Out of the lines in this data, how many include "picture"? Give the number and nothing else.

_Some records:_
########

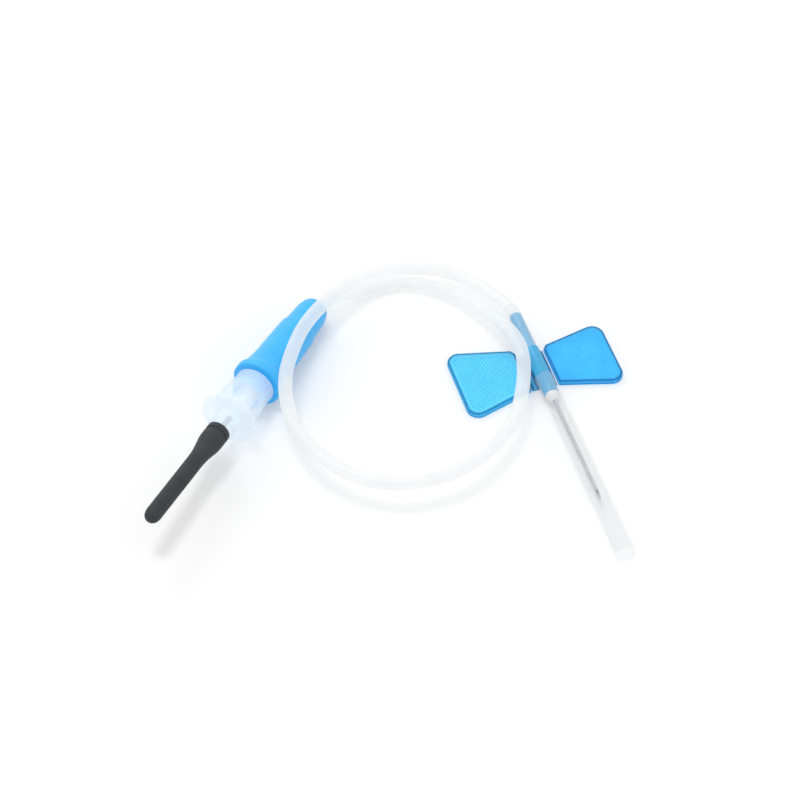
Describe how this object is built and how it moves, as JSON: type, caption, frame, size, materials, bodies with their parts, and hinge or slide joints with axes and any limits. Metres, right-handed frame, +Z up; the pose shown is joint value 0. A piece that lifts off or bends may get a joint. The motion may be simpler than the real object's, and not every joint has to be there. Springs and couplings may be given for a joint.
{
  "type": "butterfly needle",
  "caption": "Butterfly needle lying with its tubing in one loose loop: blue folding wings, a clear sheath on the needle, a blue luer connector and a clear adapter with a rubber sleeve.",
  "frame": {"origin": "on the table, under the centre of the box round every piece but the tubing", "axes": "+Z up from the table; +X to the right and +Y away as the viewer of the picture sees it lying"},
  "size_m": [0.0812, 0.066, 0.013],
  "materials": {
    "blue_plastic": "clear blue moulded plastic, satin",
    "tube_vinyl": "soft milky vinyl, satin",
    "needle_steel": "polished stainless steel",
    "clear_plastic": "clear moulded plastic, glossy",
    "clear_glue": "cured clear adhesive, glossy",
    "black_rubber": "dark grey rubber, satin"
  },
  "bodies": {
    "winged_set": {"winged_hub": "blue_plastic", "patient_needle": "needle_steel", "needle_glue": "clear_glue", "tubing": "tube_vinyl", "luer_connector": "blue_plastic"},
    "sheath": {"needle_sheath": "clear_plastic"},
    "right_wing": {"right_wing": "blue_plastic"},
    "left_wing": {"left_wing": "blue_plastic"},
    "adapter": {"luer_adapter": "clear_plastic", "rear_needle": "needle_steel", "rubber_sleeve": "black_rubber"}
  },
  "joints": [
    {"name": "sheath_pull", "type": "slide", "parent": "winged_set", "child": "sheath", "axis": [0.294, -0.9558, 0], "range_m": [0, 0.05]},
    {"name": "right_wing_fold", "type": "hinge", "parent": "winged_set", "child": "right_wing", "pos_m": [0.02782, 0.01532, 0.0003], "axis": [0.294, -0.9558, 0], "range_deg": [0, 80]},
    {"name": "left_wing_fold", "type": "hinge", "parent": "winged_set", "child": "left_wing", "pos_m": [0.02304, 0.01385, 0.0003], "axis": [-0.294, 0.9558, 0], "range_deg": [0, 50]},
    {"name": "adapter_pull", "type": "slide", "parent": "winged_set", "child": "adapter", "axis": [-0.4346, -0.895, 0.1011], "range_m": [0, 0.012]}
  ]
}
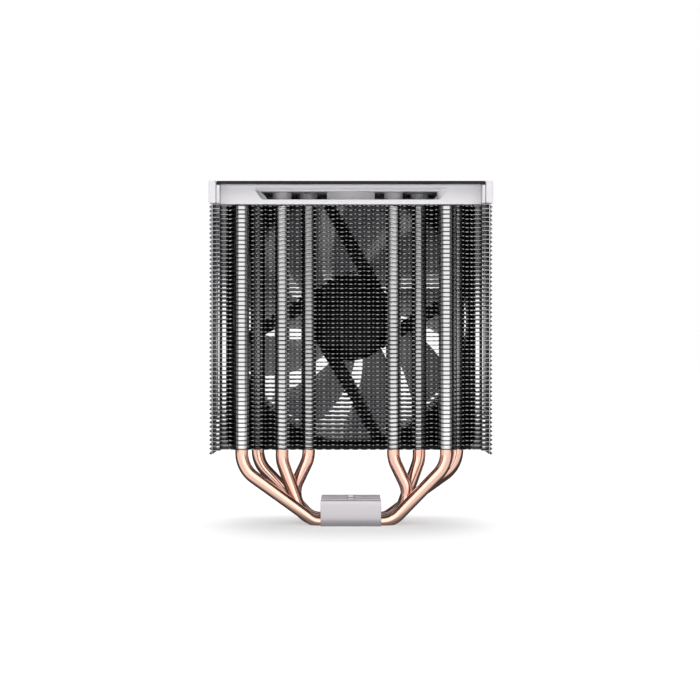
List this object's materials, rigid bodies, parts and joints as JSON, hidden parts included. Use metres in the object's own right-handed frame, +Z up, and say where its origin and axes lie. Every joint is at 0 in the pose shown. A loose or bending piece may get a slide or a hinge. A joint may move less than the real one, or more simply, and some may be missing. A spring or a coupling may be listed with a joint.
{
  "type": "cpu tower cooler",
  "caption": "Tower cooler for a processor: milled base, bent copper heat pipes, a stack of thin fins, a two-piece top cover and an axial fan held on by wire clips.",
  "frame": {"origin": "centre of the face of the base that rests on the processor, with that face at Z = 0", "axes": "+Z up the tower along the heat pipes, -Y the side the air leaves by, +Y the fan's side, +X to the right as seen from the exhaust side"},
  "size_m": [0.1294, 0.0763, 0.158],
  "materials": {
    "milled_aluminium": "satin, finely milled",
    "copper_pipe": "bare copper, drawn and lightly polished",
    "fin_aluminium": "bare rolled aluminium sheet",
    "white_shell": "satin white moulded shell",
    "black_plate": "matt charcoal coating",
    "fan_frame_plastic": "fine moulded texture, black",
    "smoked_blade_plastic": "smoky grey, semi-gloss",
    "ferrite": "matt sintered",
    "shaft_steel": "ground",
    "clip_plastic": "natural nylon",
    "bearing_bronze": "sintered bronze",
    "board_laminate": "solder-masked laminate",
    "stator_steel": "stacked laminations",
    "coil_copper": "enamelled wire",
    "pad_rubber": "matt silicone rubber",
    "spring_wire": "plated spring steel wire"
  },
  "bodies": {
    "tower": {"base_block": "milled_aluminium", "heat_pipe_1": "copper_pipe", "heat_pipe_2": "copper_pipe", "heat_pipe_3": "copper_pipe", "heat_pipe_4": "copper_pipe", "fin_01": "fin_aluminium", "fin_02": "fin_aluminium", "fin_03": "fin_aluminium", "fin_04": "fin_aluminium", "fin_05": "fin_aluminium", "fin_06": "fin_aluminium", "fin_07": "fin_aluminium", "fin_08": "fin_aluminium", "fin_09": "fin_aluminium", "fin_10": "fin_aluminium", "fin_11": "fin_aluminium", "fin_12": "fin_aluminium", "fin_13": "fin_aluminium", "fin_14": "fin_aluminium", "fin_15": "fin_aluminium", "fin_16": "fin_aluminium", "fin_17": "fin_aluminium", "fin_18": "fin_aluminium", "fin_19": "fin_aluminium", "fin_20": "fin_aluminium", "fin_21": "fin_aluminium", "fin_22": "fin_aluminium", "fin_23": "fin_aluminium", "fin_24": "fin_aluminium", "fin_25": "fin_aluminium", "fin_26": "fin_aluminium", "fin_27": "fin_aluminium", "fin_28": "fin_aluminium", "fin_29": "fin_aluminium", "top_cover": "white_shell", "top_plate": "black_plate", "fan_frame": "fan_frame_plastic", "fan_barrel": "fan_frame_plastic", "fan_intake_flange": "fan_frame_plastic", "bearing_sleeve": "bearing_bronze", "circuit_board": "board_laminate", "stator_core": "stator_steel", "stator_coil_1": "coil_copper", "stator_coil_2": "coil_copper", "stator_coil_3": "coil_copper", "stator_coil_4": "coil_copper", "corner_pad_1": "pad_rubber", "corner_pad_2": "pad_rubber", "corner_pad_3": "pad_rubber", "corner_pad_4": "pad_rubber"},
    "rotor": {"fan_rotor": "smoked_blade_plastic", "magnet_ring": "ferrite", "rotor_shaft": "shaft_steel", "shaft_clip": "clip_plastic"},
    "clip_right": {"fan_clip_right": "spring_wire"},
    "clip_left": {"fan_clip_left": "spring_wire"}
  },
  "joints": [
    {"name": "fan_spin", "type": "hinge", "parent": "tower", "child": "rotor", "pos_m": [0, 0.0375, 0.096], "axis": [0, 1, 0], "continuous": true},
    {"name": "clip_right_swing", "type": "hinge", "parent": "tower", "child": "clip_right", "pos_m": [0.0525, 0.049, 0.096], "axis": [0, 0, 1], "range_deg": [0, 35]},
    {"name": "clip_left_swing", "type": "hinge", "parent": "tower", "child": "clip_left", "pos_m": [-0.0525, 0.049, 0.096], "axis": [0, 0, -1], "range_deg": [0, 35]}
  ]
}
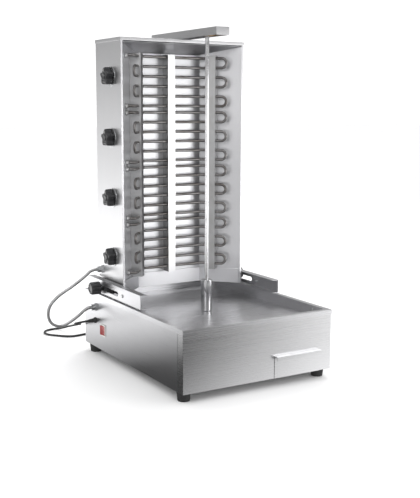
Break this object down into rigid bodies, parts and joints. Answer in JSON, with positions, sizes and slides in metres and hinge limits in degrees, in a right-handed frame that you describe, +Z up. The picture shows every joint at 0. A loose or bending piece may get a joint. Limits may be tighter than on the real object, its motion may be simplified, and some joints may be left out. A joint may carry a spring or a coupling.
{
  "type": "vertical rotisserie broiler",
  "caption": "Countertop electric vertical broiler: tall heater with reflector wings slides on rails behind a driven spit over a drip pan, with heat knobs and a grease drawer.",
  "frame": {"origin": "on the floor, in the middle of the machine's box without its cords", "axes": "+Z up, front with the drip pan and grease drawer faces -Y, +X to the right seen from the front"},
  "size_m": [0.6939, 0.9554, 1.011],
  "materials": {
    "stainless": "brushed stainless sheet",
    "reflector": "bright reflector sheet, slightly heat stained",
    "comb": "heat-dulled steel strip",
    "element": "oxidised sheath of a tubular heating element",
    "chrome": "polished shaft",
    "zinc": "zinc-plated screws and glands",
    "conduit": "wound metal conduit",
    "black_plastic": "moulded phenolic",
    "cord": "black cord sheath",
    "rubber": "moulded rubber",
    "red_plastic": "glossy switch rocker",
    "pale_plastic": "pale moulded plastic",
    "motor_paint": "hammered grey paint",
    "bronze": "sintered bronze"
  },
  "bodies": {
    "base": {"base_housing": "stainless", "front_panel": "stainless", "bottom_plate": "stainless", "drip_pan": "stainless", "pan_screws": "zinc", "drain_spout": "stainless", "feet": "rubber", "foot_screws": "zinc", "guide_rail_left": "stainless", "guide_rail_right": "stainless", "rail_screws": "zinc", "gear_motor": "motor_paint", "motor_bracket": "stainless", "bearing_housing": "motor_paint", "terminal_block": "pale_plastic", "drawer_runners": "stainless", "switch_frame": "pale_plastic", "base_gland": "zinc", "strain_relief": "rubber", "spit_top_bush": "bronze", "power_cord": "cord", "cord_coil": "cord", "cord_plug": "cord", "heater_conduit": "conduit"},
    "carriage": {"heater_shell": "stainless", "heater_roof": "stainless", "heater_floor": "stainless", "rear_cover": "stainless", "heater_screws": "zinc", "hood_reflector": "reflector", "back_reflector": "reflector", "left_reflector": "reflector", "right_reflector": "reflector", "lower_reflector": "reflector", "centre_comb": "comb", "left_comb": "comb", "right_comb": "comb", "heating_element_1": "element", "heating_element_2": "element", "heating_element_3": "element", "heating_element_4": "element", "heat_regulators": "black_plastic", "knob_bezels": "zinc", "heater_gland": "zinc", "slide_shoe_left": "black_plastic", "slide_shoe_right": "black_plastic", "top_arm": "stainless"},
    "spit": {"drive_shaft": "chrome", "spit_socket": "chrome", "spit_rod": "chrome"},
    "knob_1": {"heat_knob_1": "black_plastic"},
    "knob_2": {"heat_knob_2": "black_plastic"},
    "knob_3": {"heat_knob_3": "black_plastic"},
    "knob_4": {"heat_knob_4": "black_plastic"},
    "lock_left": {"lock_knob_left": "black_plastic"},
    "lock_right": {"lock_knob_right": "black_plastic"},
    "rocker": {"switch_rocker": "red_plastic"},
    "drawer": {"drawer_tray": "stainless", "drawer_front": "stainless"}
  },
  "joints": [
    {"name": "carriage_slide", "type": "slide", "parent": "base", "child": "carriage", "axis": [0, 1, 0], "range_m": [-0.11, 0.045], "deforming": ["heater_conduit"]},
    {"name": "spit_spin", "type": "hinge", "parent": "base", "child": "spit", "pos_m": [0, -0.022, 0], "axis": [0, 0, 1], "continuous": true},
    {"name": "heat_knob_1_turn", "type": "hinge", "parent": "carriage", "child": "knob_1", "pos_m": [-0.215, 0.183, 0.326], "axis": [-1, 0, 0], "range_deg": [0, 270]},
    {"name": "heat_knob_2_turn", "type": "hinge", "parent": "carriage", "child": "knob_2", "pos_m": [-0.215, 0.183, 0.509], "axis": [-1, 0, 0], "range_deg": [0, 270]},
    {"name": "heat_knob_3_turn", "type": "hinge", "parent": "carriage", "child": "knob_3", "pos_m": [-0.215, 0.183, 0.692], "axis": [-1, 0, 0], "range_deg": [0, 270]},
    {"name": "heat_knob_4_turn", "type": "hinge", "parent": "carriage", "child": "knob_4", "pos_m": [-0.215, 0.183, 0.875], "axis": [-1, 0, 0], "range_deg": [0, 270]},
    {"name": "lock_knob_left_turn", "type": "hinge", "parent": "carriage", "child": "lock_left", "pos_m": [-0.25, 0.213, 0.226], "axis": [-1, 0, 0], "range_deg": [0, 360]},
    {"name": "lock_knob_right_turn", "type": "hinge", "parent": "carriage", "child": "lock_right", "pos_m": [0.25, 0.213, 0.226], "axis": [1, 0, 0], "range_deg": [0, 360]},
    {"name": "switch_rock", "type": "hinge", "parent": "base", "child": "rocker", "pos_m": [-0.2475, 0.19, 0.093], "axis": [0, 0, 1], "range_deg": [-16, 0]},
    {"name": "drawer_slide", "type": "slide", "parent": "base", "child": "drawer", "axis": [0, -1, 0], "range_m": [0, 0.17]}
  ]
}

########

_Exercise response:_ 2